[Task objective] Reproduce each of the lines word for word.

[Available data]
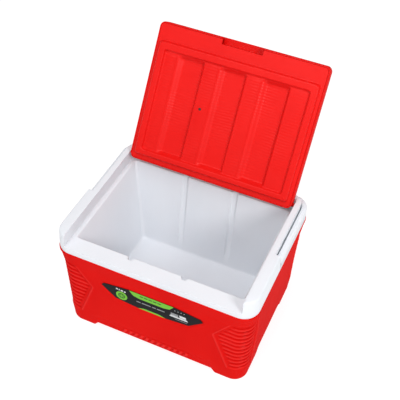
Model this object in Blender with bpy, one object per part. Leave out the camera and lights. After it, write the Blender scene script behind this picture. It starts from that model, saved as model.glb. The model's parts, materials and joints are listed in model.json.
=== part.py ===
"""A small insulated cooler box with a hinged lid and a swinging bail handle.

Metres, +Z up, front towards -Y.  At rest the lid stands open on its stop and the handle lies
round the back of the rim.  Every mesh is written in the closed box's own coordinates, with Y
measured from the middle of the body, and then hung on one of three empties: the body, the lid
on its hinge axis and the handle on its pivot axis.
"""

import math

import bmesh
import bpy
from mathutils import Matrix, Vector

# ---------------------------------------------------------------- driving dimensions
HALF_W = 0.165  # half the outside width at the seam between shell and liner
HALF_D = 0.126  # half the outside depth at the seam
SEAM_Z = 0.174  # height of the seam
LEDGE_Z = 0.186  # top of the ledge that the lid rests on
WALL_TOP_Z = 0.2085  # top of the raised side and back walls
CORNER_R = 0.026  # plan radius of the rim's corners
SHELL_R = 0.025  # plan radius of the shell's corners
GAP = 0.0003  # clearance between pieces that touch
BODY_Y = -0.0463  # body centre, which puts the open cooler over the origin

OPEN_ANGLE = math.radians(122)  # how far the lid stands open
HINGE_Y, HINGE_Z = 0.0972, 0.2024  # lid hinge axis
PIVOT_Y, PIVOT_Z = -0.006, 0.1896  # handle pivot axis

# outer shell
SHELL_WALL = 0.0032
SHELL_PROFILE = (  # height, and how far the face lies inside the seam outline there
    (0.0000, 0.0088),
    (0.0010, 0.0079),
    (0.0060, 0.0075),
    (0.0120, 0.0071),
    (0.0200, 0.0064),
    (0.0300, 0.0057),
    (0.1480, 0.0024),
    (0.1570, 0.0015),
    (0.1640, 0.0006),
    (0.1693, 0.0002),
    (0.1698, -0.0006),
    (0.1732, -0.0006),
    (0.1737, 0.0001),
)
FACE_LOW, FACE_HIGH = SHELL_PROFILE[5], SHELL_PROFILE[6]  # ends of the long straight part
FLOOR_TOP = 0.0120  # inside face of the shell's floor
FOOT_H = 0.009  # the base between the four corner feet is this much higher
FOOT_GAP_X = (0.1095, 0.1030)  # half the gap between the feet in X, at the ground and the base
FOOT_GAP_Y = (0.056, 0.047)  # the same in Y

# ribbed corner panels: a chevron on each face, joined round the corner
RIB_BOTTOM, RIB_TOP, RIB_POINT = 0.031, 0.148, 0.108
RIB_COUNT = 12
RIB_DEPTH = 0.0018
CHEVRON_X = (0.131, 0.1035)  # panel edge on the front and back, at its ends and at its point
CHEVRON_Y = (0.0915, 0.0860)  # panel edge on the sides
CHEVRON_EDGE = 0.0025

# liner
TUB_TOP = (0.1385, -0.0985, 0.0955, 0.005)  # half width, front, back and corner radius
TUB_FLOOR = (0.1185, -0.081, 0.0770, 0.008)
TUB_FLOOR_Z = 0.0225
TUB_WALL = 0.0022
GROOVE_X = 0.0445  # divider grooves, left and right of the middle
GROOVE_HALF = 0.0052
GROOVE_DEPTH = 0.0055
GROOVE_END_Z = 0.044
LID_SPACE_X = 0.1458  # inside faces of the side walls
LID_SPACE_BACK = 0.1065  # inside face of the back wall, which stops the lid
WALL_SKIN = 0.0026
REBATE_FRONT = -0.0185  # the side walls are cut back behind here, for the handle
REBATE_X = 0.1545
REBATE_BACK = 0.1145
REBATE_Z = 0.1813

# handle
HANDLE_OUT = 0.0003  # its outer face lies this far inside the rim's outline
HANDLE_T = 0.0090
HANDLE_H = 0.0160
HANDLE_EDGE = 0.0016
PIVOT_R = 0.004

# lid
LID_X = 0.1425
LID_FRONT, LID_BACK = -0.1265, 0.1027
LID_UNDER = 0.187
LID_TOP = 0.2083
LID_SKIN = 0.0026
LID_R = 0.009
PANEL_X, PANEL_FRONT, PANEL_BACK = 0.1396, -0.1236, 0.0998
RING_X, RING_FRONT, RING_BACK = 0.1348, -0.0971, 0.0927
RING_Z = 0.1805
TRAY_X, TRAY_FRONT, TRAY_BACK = 0.1228, -0.0843, 0.0825
TRAY_Z = 0.185
PIT_Z = 0.191
PIT_X = (-0.072, 0.0, 0.072)
PIT_HALF_X = 0.018
PIT_END = 0.004
PANEL_T = 0.0022
FINGER_X, FINGER_Y, FINGER_Z = 0.0345, -0.1155, 0.2015
HINGE_PIN_R = 0.003

# label and plugs
LABEL_CENTRE_Z = 0.1183
LABEL_EDGE = (  # right half of its outline from its centre, bottom to top
    (0.0240, -0.0188),
    (0.0626, -0.0145),
    (0.0864, 0.0068),
    (0.0825, 0.0122),
    (0.0385, 0.0188),
)
LABEL_T = 0.0006
POCKET_DEPTH = 0.0011
POCKET_MARGIN = 0.003
BAND_X, BAND_TOP, BAND_DEPTH = 0.100, 0.028, 0.0008
BASE_PLUG_R = 0.010
LID_PLUG_R = 0.0026
LID_PLUG_AT = (-0.0424, -0.0079)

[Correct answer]
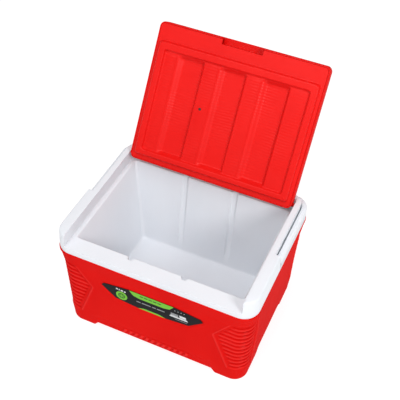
Model this object in Blender with bpy, one object per part. Leave out the camera and lights. After it, write the Blender scene script behind this picture. It starts from that model, saved as model.glb. The model's parts, materials and joints are listed in model.json.
=== part.py ===
"""A small insulated cooler box with a hinged lid and a swinging bail handle.

Metres, +Z up, front towards -Y.  At rest the lid stands open on its stop and the handle lies
round the back of the rim.  Every mesh is written in the closed box's own coordinates, with Y
measured from the middle of the body, and then hung on one of three empties: the body, the lid
on its hinge axis and the handle on its pivot axis.
"""

import math

import bmesh
import bpy
from mathutils import Matrix, Vector

# ---------------------------------------------------------------- driving dimensions
HALF_W = 0.165  # half the outside width at the seam between shell and liner
HALF_D = 0.126  # half the outside depth at the seam
SEAM_Z = 0.174  # height of the seam
LEDGE_Z = 0.186  # top of the ledge that the lid rests on
WALL_TOP_Z = 0.2085  # top of the raised side and back walls
CORNER_R = 0.026  # plan radius of the rim's corners
SHELL_R = 0.025  # plan radius of the shell's corners
GAP = 0.0003  # clearance between pieces that touch
BODY_Y = -0.0463  # body centre, which puts the open cooler over the origin

OPEN_ANGLE = math.radians(122)  # how far the lid stands open
HINGE_Y, HINGE_Z = 0.0972, 0.2024  # lid hinge axis
PIVOT_Y, PIVOT_Z = -0.006, 0.1896  # handle pivot axis

# outer shell
SHELL_WALL = 0.0032
SHELL_PROFILE = (  # height, and how far the face lies inside the seam outline there
    (0.0000, 0.0088),
    (0.0010, 0.0079),
    (0.0060, 0.0075),
    (0.0120, 0.0071),
    (0.0200, 0.0064),
    (0.0300, 0.0057),
    (0.1480, 0.0024),
    (0.1570, 0.0015),
    (0.1640, 0.0006),
    (0.1693, 0.0002),
    (0.1698, -0.0006),
    (0.1732, -0.0006),
    (0.1737, 0.0001),
)
FACE_LOW, FACE_HIGH = SHELL_PROFILE[5], SHELL_PROFILE[6]  # ends of the long straight part
FLOOR_TOP = 0.0120  # inside face of the shell's floor
FOOT_H = 0.009  # the base between the four corner feet is this much higher
FOOT_GAP_X = (0.1095, 0.1030)  # half the gap between the feet in X, at the ground and the base
FOOT_GAP_Y = (0.056, 0.047)  # the same in Y

# ribbed corner panels: a chevron on each face, joined round the corner
RIB_BOTTOM, RIB_TOP, RIB_POINT = 0.031, 0.148, 0.108
RIB_COUNT = 12
RIB_DEPTH = 0.0018
CHEVRON_X = (0.131, 0.1035)  # panel edge on the front and back, at its ends and at its point
CHEVRON_Y = (0.0915, 0.0860)  # panel edge on the sides
CHEVRON_EDGE = 0.0025

# liner
TUB_TOP = (0.1385, -0.0985, 0.0955, 0.005)  # half width, front, back and corner radius
TUB_FLOOR = (0.1185, -0.081, 0.0770, 0.008)
TUB_FLOOR_Z = 0.0225
TUB_WALL = 0.0022
GROOVE_X = 0.0445  # divider grooves, left and right of the middle
GROOVE_HALF = 0.0052
GROOVE_DEPTH = 0.0055
GROOVE_END_Z = 0.044
LID_SPACE_X = 0.1458  # inside faces of the side walls
LID_SPACE_BACK = 0.1065  # inside face of the back wall, which stops the lid
WALL_SKIN = 0.0026
REBATE_FRONT = -0.0185  # the side walls are cut back behind here, for the handle
REBATE_X = 0.1545
REBATE_BACK = 0.1145
REBATE_Z = 0.1813

# handle
HANDLE_OUT = 0.0003  # its outer face lies this far inside the rim's outline
HANDLE_T = 0.0090
HANDLE_H = 0.0160
HANDLE_EDGE = 0.0016
PIVOT_R = 0.004

# lid
LID_X = 0.1425
LID_FRONT, LID_BACK = -0.1265, 0.1027
LID_UNDER = 0.187
LID_TOP = 0.2083
LID_SKIN = 0.0026
LID_R = 0.009
PANEL_X, PANEL_FRONT, PANEL_BACK = 0.1396, -0.1236, 0.0998
RING_X, RING_FRONT, RING_BACK = 0.1348, -0.0971, 0.0927
RING_Z = 0.1805
TRAY_X, TRAY_FRONT, TRAY_BACK = 0.1228, -0.0843, 0.0825
TRAY_Z = 0.185
PIT_Z = 0.191
PIT_X = (-0.072, 0.0, 0.072)
PIT_HALF_X = 0.018
PIT_END = 0.004
PANEL_T = 0.0022
FINGER_X, FINGER_Y, FINGER_Z = 0.0345, -0.1155, 0.2015
HINGE_PIN_R = 0.003

# label and plugs
LABEL_CENTRE_Z = 0.1183
LABEL_EDGE = (  # right half of its outline from its centre, bottom to top
    (0.0240, -0.0188),
    (0.0626, -0.0145),
    (0.0864, 0.0068),
    (0.0825, 0.0122),
    (0.0385, 0.0188),
)
LABEL_T = 0.0006
POCKET_DEPTH = 0.0011
POCKET_MARGIN = 0.003
BAND_X, BAND_TOP, BAND_DEPTH = 0.100, 0.028, 0.0008
BASE_PLUG_R = 0.010
LID_PLUG_R = 0.0026
LID_PLUG_AT = (-0.0424, -0.0079)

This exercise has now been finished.